For government to perform at its best, members of the SES should be held accountable for managing healthy, high-performing agencies and recruit, retain and develop top talent through improved hiring and leadership development. 

The Partnership for Public Service’s Public Service Leadership Model and reform agenda, along with new guidance from the Office of Personnel Management, seek to meet these imperatives.

Strengthening leadership performance and accountability

A best practice for accountability is having a performance management system with clear competencies, goals and evaluations—for all levels of employees, including politically appointed leaders. The key to success is having those competencies and goals aligned with tenets of strong leadership that serve the public good. 

The Public Service Leadership Model includes core values that anchor public service leadership—Stewardship of Public Trust and Commitment to Public Good—and four core competencies that propel success. 

OPM’s new SES performance appraisal system also introduces five critical elements that executives will be evaluated against: 

  1. Faithful Administration of the Law and the President’s Policies 
  1. Government Efficiency 
  1. Merit and Competence 
  1. Holding Others Accountable and Treating Them Fairly 
  1. Achieving Organizational Goals  

These elements mainly center on Achieving Results, one of the Public Service Leadership Model’s competencies.  

In the public sector, success is measured by service in the public’s interest, while the private sector measures results that tie to sales or shareholder value. The Achieving Results competency is a critical way to measure impact in government, but also requires leaders to master the model’s other competencies: Becoming Self-Aware, Engaging Others and Leading Change.  
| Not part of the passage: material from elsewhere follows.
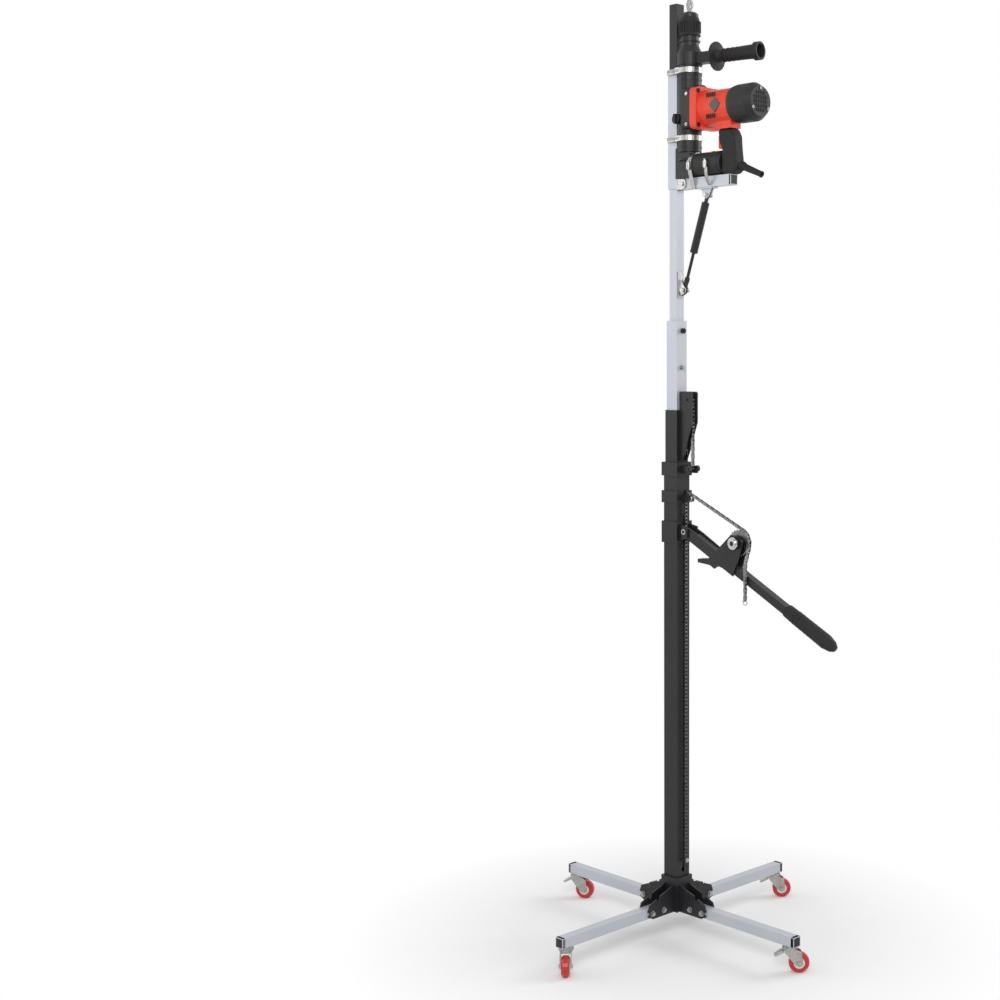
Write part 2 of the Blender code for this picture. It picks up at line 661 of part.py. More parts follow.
def make_motor(carriage):
    end = MOTOR_FACE + FLANGE_T
    flange = prism(rounded(0, 0, 0.046, 0.049, 0.012), MOTOR_FACE, end, "X")
    motor = place("motor_housing", flange, red_plastic(), carriage, (DRILL_X, 0, MOTOR_Z))
    seat = end + MOTOR_LEN
    body = turned([(0, end - 0.002), (MOTOR_R + 0.004, end - 0.002), (MOTOR_R, end + 0.020), (MOTOR_R - 0.001, seat),
                   (0, seat)], "X", 24)
    root = block((seat - 0.052, -0.018, -0.054), (seat - 0.006, 0.018, -0.030))
    add(motor, body, root)
    start = seat + RUN
    finish = start + CAP_LEN
    cap = place("motor_cap", turned(
        [(0, start), (MOTOR_R + 0.002, start), (CAP_R, start + 0.010), (CAP_R, finish - 0.016),
         (CAP_R - 0.010, finish), (0, finish)], "X", 24
    ), black_plastic(), carriage, (DRILL_X, 0, MOTOR_Z))
    return cap


def make_grips(carriage):
    """The lower grip body along the arm, and the curved rear grip that joins it to the motor."""
    start = 0.021
    end = 0.118
    barrel = turned([(0, start), (LOWER_R - 0.001, start), (LOWER_R, start + 0.004), (LOWER_R, end - 0.010),
                     (LOWER_R - 0.006, end), (0, end)], "X", 24)
    place("lower_body", barrel, black_plastic(), carriage, (DRILL_X, 0, LOWER_Z))
    top = MOTOR_Z - 0.054 - RUN
    seat = MOTOR_FACE + FLANGE_T + MOTOR_LEN
    low = ARM_TOP + RUN
    outline = [(end + RUN, low + 0.004), (end + 0.012, low), (end + 0.040, low), (end + 0.050, low + 0.012),
               (seat + 0.006, low + 0.060), (seat + 0.004, top - 0.020), (seat - 0.006, top),
               (seat - 0.050, top), (seat - 0.046, top - 0.030), (seat - 0.036, low + 0.060), (end + RUN, low + 0.050)]
    grip = place("rear_grip", prism(outline, -GRIP_T / 2, GRIP_T / 2, "Y"), rubber(), carriage, (DRILL_X, 0, 0))
    soften(grip, 0.005, 1)
    slot_x = seat - 0.049
    cut(grip, block((slot_x - 0.010, -0.0075, top - 0.044), (slot_x + 0.010, 0.0075, top - 0.012)))
    trigger = pivot("trigger_guide", (DRILL_X + slot_x, 0, top - 0.028), carriage)
    press = block((-0.006, -0.007, -0.0155), (0.0045, 0.007, 0.0155))
    soften(place("trigger", press, red_plastic(), trigger), 0.001, 1)
    boot_at = Vector((DRILL_X + end + 0.050, 0, low + 0.018))
    make_boot(carriage, boot_at)


def make_boot(carriage, at):
    """The tapered strain relief of the mains lead, drooping from the grip's heel."""
    length = 0.070
    profile = [(0.0042, 0.0015), (0.0115, 0.0015), (0.0105, 0.010), (0.0085, 0.014), (0.0070, length - 0.006), (0.0080, length),
               (0.0042, length)]
    boot = place("cord_boot", turned(profile, "X", 20), rubber(), carriage, at, (0, math.radians(22), 0))
    return boot


def make_handle(carriage):
    """The side handle: a split collar round the barrel's nose, and the grip with its guard."""
    collar = place("handle_collar", pipe(BARREL_R + 0.002, BARREL_R - 0.004, COLLAR_Z + RUN, COLLAR_Z + COLLAR_H),
                   black_plastic(), carriage, (DRILL_X, 0, 0), (0, 0, HANDLE_TURN))
    middle = COLLAR_Z + COLLAR_H / 2
    add(collar, block((BARREL_R - 0.002, -0.013, middle - 0.013), (0.066, 0.013, middle + 0.013)))
    start = 0.066 + RUN
    profile = [(0, start), (0.014, start), (0.015, start + 0.005), (0.034, start + 0.010), (0.0345, start + 0.014),
               (0.016, start + 0.018), (0.0115, start + 0.028), (0.0150, start + 0.036), (0.0170, start + 0.118),
               (0.0215, start + 0.122), (0.0215, start + 0.136), (0.0165, start + 0.136), (0.0150, start + 0.118), (0, start + 0.118)]
    place("side_handle", turned(profile, "X", 20), rubber(), carriage, (DRILL_X, 0, middle), (0, 0, HANDLE_TURN))


def make_chuck(carriage):
    base = COLLAR_Z + RUN
    top = COLLAR_Z + COLLAR_H
    seat = NOSE_Z - CHUCK_H
    core = BARREL_R - 0.004 - RUN
    bore = SHANK_R + PIN_RUN
    neck = [(bore, base), (core, base), (core, top), (BARREL_R + 0.001, top + RUN), (0.0225, top + 0.016),
            (0.0225, seat - RUN), (SPINDLE_R, seat - RUN), (SPINDLE_R, NOSE_Z + RUN), (0.0210, NOSE_Z + RUN),
            (0.0205, NOSE_Z + 0.008), (0.0150, NOSE_Z + 0.012), (bore, NOSE_Z + 0.012)]
    place("chuck_neck", turned(neck, "Z", 20), black_paint(), carriage, (DRILL_X, 0, 0))
    pull = pivot("chuck_pull", (DRILL_X, 0, seat), carriage)
    step = 0.012
    sleeve = [(0.0230, 0), (CHUCK_R, 0), (CHUCK_R - 0.001, 0.006), (CHUCK_R - 0.0015, CHUCK_H - 0.010),
              (0.0215, CHUCK_H), (SPINDLE_R + PIN_RUN, CHUCK_H), (SPINDLE_R + PIN_RUN, step), (0.0230, step)]
    place("chuck_sleeve", turned(sleeve, "Z", 20), rubber(), pull)
    spin = pivot("bit_axis", (DRILL_X, 0, NOSE_Z), carriage)
    bit = [(0, -0.050), (SHANK_R, -0.050), (SHANK_R, 0.020), (BIT_R, 0.026), (BIT_R, BIT_UP - 0.007), (0, BIT_UP)]
    place("drill_bit", turned(bit, "Z", 16), zinc(), spin)


def make_mode_knob(carriage):
    hub = pivot("mode_knob_axis", (DRILL_X - 0.010, -BARREL_R - RUN, MOTOR_Z - 0.020), carriage)
    knob = place("mode_knob", rod(0.012, 0.0005, 0.011, "Y", (0, -0.011, 0), 24), black_plastic(), hub)
    add(knob, block((-0.003, -0.016, -0.011), (0.003, -0.009, 0.011)))


# Lever ------------------------------------------------------------------------------------------------------

def make_lever(lever):
    """The lever lies along its empty's +X, and the sprocket stands above it between two plates."""
    half = LEVER_W / 2
    arm = place("lever_arm", square_tube(LEVER_W, WALL, 0.030, LEVER_LEN), black_paint(), lever, turn=(0, math.pi / 2, 0))
    inner = PLATE_GAP / 2
    u, v = RATCHET_ALONG, RATCHET_UP
    floor = -half - 0.004
    outline = [(-0.011, -0.008), (0.030, floor), (u - 0.058, floor), (u - 0.052, floor - 0.016),
               (u - 0.030, floor - 0.016), (u - 0.022, floor), (u + 0.030, floor), (u + 0.020, v + 0.010),
               (u, v + 0.018), (u - 0.022, v + 0.010), (u - 0.045, half + 0.002), (0.030, half + 0.004),
               (-0.008, 0.012)]
    frame = place("ratchet_frame", prism(outline, -inner - PLATE_T, -inner, "Y"), black_paint(), lever)
    spacer = block((u - 0.020, -inner - 0.001, floor + 0.0005), (u + 0.020, inner + 0.001, -half - RUN))
    pawl_pin = rod(0.003, -inner - 0.001, inner + 0.001, "Y", (u - 0.040, 0, -half - 0.012), 12)
    shaft = rod(0.005, -inner - PLATE_T - 0.014, inner + PLATE_T + 0.008, "Y", (u, 0, v), 16)
    collar = rod(0.013, -inner - PLATE_T - 0.008, -inner - PLATE_T + 0.001, "Y", (u, 0, v), 20)
    roller = rod(0.005, inner + PLATE_T - 0.001, inner + PLATE_T + 0.012, "Y", (u + 0.004, 0, v - 0.020), 12)
    add(frame, prism(outline, inner, inner + PLATE_T, "Y"), spacer, pawl_pin, shaft, collar, roller)
    cut(frame, rod(0.004 + PIN_RUN, -0.04, 0.04, "Y", steps=12))
    start = LEVER_LEN - 0.040
    grip = place("lever_grip", turned(
        [(0, start), (0.0160, start), (GRIP_R, start + 0.030), (GRIP_R + 0.001, start + GRIP_LEN - 0.030), (GRIP_R - 0.003, start + GRIP_LEN - 0.010),
         (GRIP_R - 0.009, start + GRIP_LEN), (0, start + GRIP_LEN)], "X", 24
    ), rubber(), lever)
    cut(grip, block((start - 0.01, -half - RUN, -half - RUN), (LEVER_LEN + RUN, half + RUN, half + RUN)))
    return arm


def make_sprocket(lever):
    axle = pivot("sprocket_axle", (RATCHET_ALONG, 0, RATCHET_UP), lever)
    body = SPROCKET_R - CHAIN_T / 2 - RUN
    bore, wide, thin = 0.005 + PIN_RUN, LEVER_W / 2 - 0.0005, PULLEY_W / 2
    profile = [(bore, -wide), (0.012, -wide), (0.012, -thin), (body, -thin), (body, thin), (0.012, thin),
               (0.012, wide), (bore, wide)]
    place("chain_sprocket", turned(profile, "Y", 24), black_paint(), axle)
    hinge = pivot("pawl_axis", (RATCHET_ALONG - 0.040, 0, -LEVER_W / 2 - 0.012), lever)
    pawl = place("pawl", prism([(-0.006, 0.006), (0.014, 0.006), (0.010, -0.004), (-0.014, -0.012), (-0.048, -0.026),
                                (-0.052, -0.018), (-0.020, 0.002)], -0.010, 0.010, "Y"), black_paint(), hinge)
    return cut(pawl, rod(0.003 + PIN_RUN, -0.02, 0.02, "Y", steps=12))


def chain_over_lever():
    """(x, z) points from the guide pulley's top, over the sprocket, and down the hanging tail, in the row's frame."""
    along = Vector((math.cos(LEVER_SLOPE), -math.sin(LEVER_SLOPE)))
    up = Vector((math.sin(LEVER_SLOPE), math.cos(LEVER_SLOPE)))
    centre = Vector((LEVER_X, LEVER_Z)) + along * RATCHET_ALONG + up * RATCHET_UP
    first = Vector((chain_line() + PULLEY_R, PULLEY_Z))
    away = centre - first
    slope = math.degrees(math.atan2(away.y, away.x))
    open_angle = math.degrees(math.asin((SPROCKET_R - PULLEY_R) / away.length))
    tangent = slope + 90 + open_angle
    over_pulley = arc(first, PULLEY_R, 180, tangent, 6)
    over_sprocket = arc(centre, SPROCKET_R, tangent, 0, 10)
    tail = [(over_sprocket[-1][0], centre.y - TAIL * i / 8) for i in range(1, 9)]
    return over_pulley + over_sprocket + tail


def drape_aside(mesh, top, low, aside):
    """Bends what hangs below the top sideways, so that it passes the lever's near side."""
    for vert in mesh.vertices:
        share = min(max((top - vert.co.z) / (top - low), 0), 1)
        vert.co.y -= aside * share * share * (3 - 2 * share)


def make_lever_chain():
    """The chain from the guide pulley over the sprocket, with its slack end hanging past the lever."""
    points = chain_over_lever()
    chain = strip(points, "lever_chain", chain_steel())
    top = points[-8][1]
    drape_aside(chain.data, top, top - TAIL * 3 / 8, LEVER_W / 2 + CHAIN_W / 2 + 0.0015)
    return chain


def build():
    clear_scene()
    make_hub()
    headings = {"right": (0, 45), "rear": (90, -45), "left": (180, -150), "front": (270, 45)}
    for name, (turn, heading) in headings.items():
        fold = make_leg(name, math.radians(turn))
        make_caster(name, fold, math.radians(heading))
    make_column()
    make_column_clamp()
    make_lever_bracket()
    make_pulley_bracket()
    mid = pivot("mid_lift", (0, 0, 0))
    inner = pivot("inner_lift", (0, 0, 0), mid)
    carriage = pivot("carriage_slide", (0, 0, 0), inner)
    make_mid(mid)
    make_pulleys(mid)
    make_upper_chain(mid)
    make_inner(inner)
    make_carriage(carriage)
    make_bands(carriage)
    make_housing(carriage)
    make_motor(carriage)
    make_grips(carriage)
    make_handle(carriage)
    make_chuck(carriage)
    make_mode_knob(carriage)
    cylinder = pivot("strut_hinge", STRUT_TOP, carriage, (0, strut_turn(), 0))
    make_strut(cylinder, pivot("strut_stroke", (0, 0, 0), cylinder))
    lever = pivot("lever_swing", (LEVER_X, 0, LEVER_Z), turn=(0, LEVER_SLOPE, 0))
    make_lever(lever)
    make_sprocket(lever)
    make_lever_chain()


build()
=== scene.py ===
# %% [markdown]
# # A core drill rig
# A rotary hammer rides a square mast, which a hand lever and two chains raise for drilling overhead.
# The solid frame gives every place and size. Each cell below adds one thing that the frame leaves plain,
# such as chain links, clamp screws, knurling or a finish, and puts it where the frame says.

# %% Load the frame
import json
import math

import bmesh
import bpy
from mathutils import Matrix, Vector


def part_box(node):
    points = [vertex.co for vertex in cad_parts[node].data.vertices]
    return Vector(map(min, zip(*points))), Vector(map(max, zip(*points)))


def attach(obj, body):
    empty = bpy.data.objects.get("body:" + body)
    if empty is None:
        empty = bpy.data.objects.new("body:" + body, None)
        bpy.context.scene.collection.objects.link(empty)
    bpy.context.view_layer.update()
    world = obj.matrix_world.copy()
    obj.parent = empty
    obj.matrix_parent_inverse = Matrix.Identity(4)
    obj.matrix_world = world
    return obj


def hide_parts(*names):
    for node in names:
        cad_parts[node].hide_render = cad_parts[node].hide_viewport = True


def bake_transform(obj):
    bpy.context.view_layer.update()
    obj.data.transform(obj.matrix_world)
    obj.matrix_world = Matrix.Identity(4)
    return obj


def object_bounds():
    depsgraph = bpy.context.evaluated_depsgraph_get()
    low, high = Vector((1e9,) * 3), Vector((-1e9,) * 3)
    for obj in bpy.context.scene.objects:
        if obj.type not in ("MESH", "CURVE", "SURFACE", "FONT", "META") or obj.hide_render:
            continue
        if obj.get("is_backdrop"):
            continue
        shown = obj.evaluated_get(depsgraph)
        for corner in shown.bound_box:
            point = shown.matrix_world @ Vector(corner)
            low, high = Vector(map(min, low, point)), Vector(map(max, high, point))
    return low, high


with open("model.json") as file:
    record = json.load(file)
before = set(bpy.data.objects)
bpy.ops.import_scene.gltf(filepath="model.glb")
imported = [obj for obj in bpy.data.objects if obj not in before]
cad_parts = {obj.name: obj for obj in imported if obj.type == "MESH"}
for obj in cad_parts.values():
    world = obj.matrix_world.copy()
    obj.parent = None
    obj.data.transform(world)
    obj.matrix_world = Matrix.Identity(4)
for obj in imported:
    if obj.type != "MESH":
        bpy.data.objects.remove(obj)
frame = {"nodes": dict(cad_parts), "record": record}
cad_low, cad_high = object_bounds()
nodes = frame["nodes"]
print("nodes", len(nodes), "box", [round(v, 3) for v in cad_low], [round(v, 3) for v in cad_high])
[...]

To optimize leadership performance and accountability in government, the Partnership’s reform agenda recommends modernizing leadership requirements at all levels—including in the SES—and evaluating against these competencies. By adopting a framework like the model, agencies can standardize and elevate their performance management.

Hiring and developing the best executive talent 

The Partnership’s reform agenda also makes recommendations for improving SES hiring and development. 

The methods for recruiting and hiring senior executives have been the same for decades and are due for an update. The government needs leaders with experience across the public, private or nonprofit sectors to solve problems in a complex, digital world.  

Incoming and aspiring senior executives should be recruited for and assessed on leadership competencies—like those in the Public Service Leadership Model—as well as the skills most needed for their roles. 

The government should also do more to grow its own talent and continually develop current executives. In addition, agencies should standardize onboarding to set leaders up for success as well as coordinate rotational assignments within and between agencies to broaden leaders’ executive experience.  

Finally, agencies should provide aspiring government leaders with opportunities for joint-duty assignments and cross-sector collaboration, and make professional development more widely available to senior and midlevel employees in the leadership pipeline.